Jika terbukti, tindakan ini menjadi pelanggaran serius karena ruang laut tidak seharusnya dialihfungsikan menjadi kawasan daratan untuk kepentingan pribadi atau komersial tanpa melalui mekanisme perizinan yang ketat.
Aktivitas reklamasi yang direncanakan oleh pemilik sertifikat juga berpotensi melanggar ketentuan zonasi dalam Rencana Zonasi Wilayah Pesisir dan Pulau-Pulau Kecil (RZWP3K) yang menjadi acuan pengelolaan ruang laut di tingkat provinsi yang telah dilebur pada Peraturan Daerah tentang Rencana Tata Ruang Wilayah Provinsi Sulawesi Selatan.
Dugaan awal menyebut bahwa penerbitan sertifikat ini merupakan langkah awal untuk melakukan penimbunan laut guna menciptakan daratan baru. Jika reklamasi ini terjadi, ruang laut yang menjadi milik publik berpotensi berubah menjadi area privat. Sehingga, menutup akses masyarakat pesisir, khususnya nelayan, terhadap sumber daya alam laut.
“Langkah reklamasi ini, jika tidak sesuai aturan, adalah bentuk privatisasi ruang publik yang akan merusak ekosistem dan memarjinalkan masyarakat pesisir. Pemerintah Provinsi harus segera bertindak tegas,” ujar Andi Januar, Senin, 27 Januari.
Januar lalu menjelaskan tentang Ketentuan Hukum tentang Sempadan Pantai dan Ruang Laut.
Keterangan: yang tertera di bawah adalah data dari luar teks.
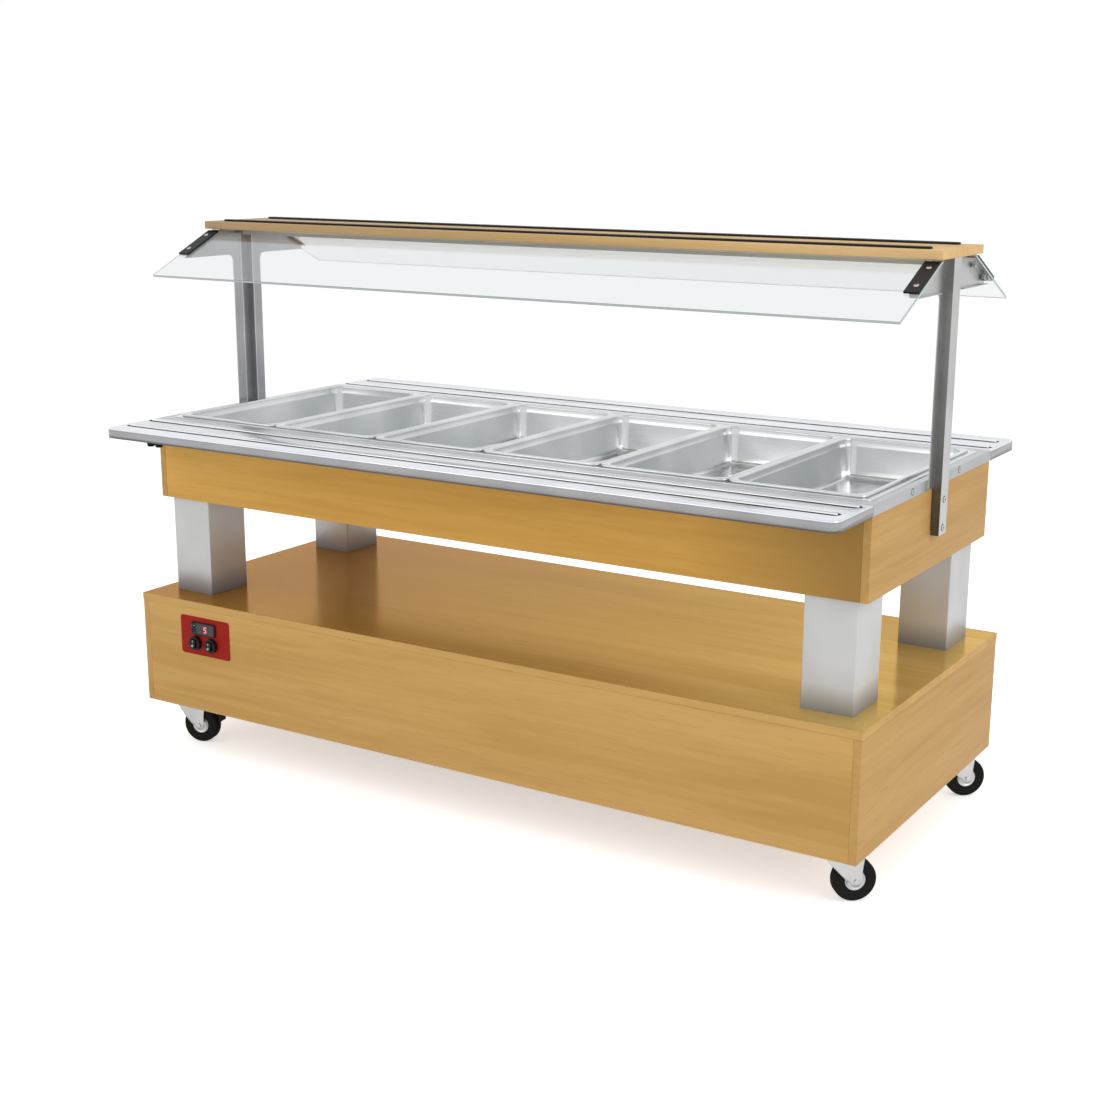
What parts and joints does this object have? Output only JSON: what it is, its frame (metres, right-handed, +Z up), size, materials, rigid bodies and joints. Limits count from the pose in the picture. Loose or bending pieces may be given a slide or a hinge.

Berdasarkan Peraturan Presiden Nomor 51 Tahun 2016, sempadan pantai memiliki fungsi ekologis penting dan harus dilindungi. Kawasan ini tidak boleh dimanfaatkan untuk kegiatan komersial yang dapat merusak lingkungan.
Selain itu, ruang laut hingga 12 mil dari garis pantai adalah wilayah yang diatur dan diawasi oleh pemerintah provinsi sesuai dengan UU Nomor 23 Tahun 2014.